The Rakhine Coast, which borders the western sea of Myanmar, is the country’s largest fishery producer even though it is also an area prone to natural disasters each year. As the mangroves are important for the prevention of natural disasters and the development of marine species in the area, the Department of Forestry in Rakhine State has established mangrove forest reserves in protected areas, conserving more than 380,000 acres of mangroves.
Mangrove forest reserves are being protected by state-owned forests and community-owned forests, and the mangrove plantation starts annually in June to increase the conservation of the natural forest.

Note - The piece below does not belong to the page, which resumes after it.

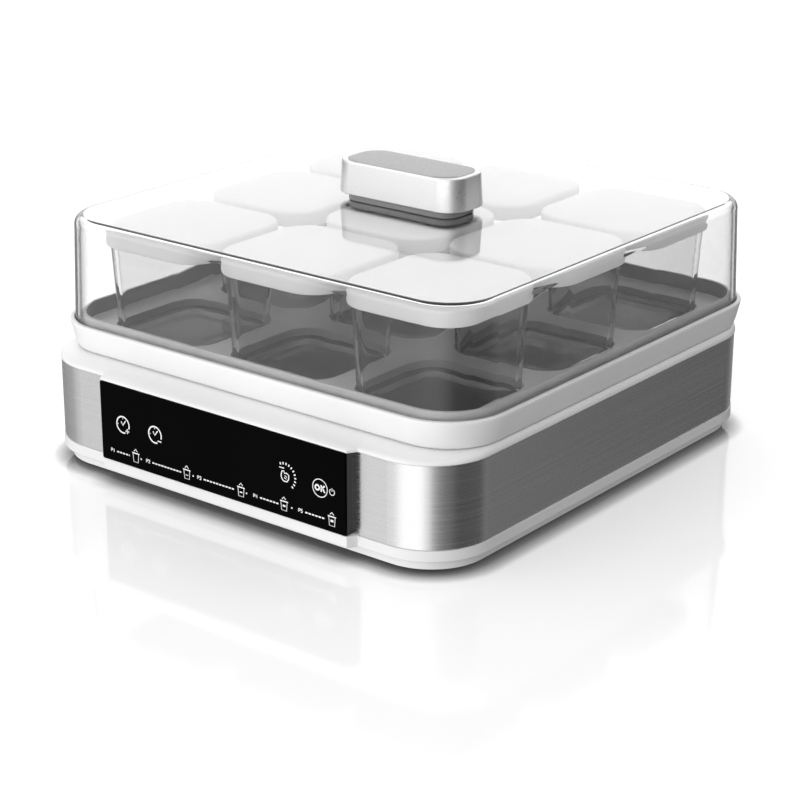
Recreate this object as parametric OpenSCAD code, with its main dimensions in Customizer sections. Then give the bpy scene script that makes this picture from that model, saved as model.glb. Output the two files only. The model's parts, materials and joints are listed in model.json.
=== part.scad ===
// Yogurt maker: a square heated base with nine glass jars under a clear dome.
// Millimetres, +Z up, +X to the right seen from the front, control panel towards -Y.
// The origin is on the table, under the middle of the whole object.

/* [Base] */
// Width of the steel band
body_w = 272.6; // [268:0.2:276]
// Distance from the middle of the jars to the front of the steel band
body_front = 148.4; // [145:0.2:152]
// Distance from the middle of the jars to the back of the steel band
body_back = 137.6; // [136.5:0.2:140]
// Corner radius of the steel band
body_r = 34; // [30:0.5:38]
// Height of the rubber feet below the base
foot_h = 2; // [1:0.5:4]
// Height of the recessed lower tier
tier_h = 5.5; // [4:0.5:8]
// Height of the white strip under the steel band
strip_h = 5.7; // [4:0.1:8]
// Height of the steel band
band_h = 42.8; // [40:0.2:48]
// Thickness of the steel sheet
band_t = 0.8; // [0.5:0.1:1]
// Wall thickness of the plastic mouldings
wall = 2.4; // [2:0.1:2.6]

/* [Collar and dome] */
// Outer width of the rim ring at its top
ring_w = 277; // [276:0.2:280]
// Height of the rim ring
ring_h = 15; // [14:0.5:17]
// How far the rim ring flares out from foot to top
ring_flare = 3.4; // [3:0.1:4]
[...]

There are 381,036 acres of mangrove forest in Rakhine State, and six protected areas that cover 87,219 acres are state-owned.
A total of 125 acres of mangrove were planted in the Wan Bai area in Yanbye Island last year, according to U Aung Min,head of Rakhine State Forestry Department.
These mangroves are an essential ecosystem for marine life, as they provide a breeding ground for fish, shrimps and aquatic animals, as well as, encourage sediment deposits that reduce coastal erosion.
Destroying these mangroves can affect up to 50 per cent of fish and shrimp resource conservation, according to U Thet Oo, head of the Rakhine State Fisheries Department. He made a call for mangrove conservations as a national duty as it can control the global greenhouse problem, as well as prevents natural disaster and develops water resources.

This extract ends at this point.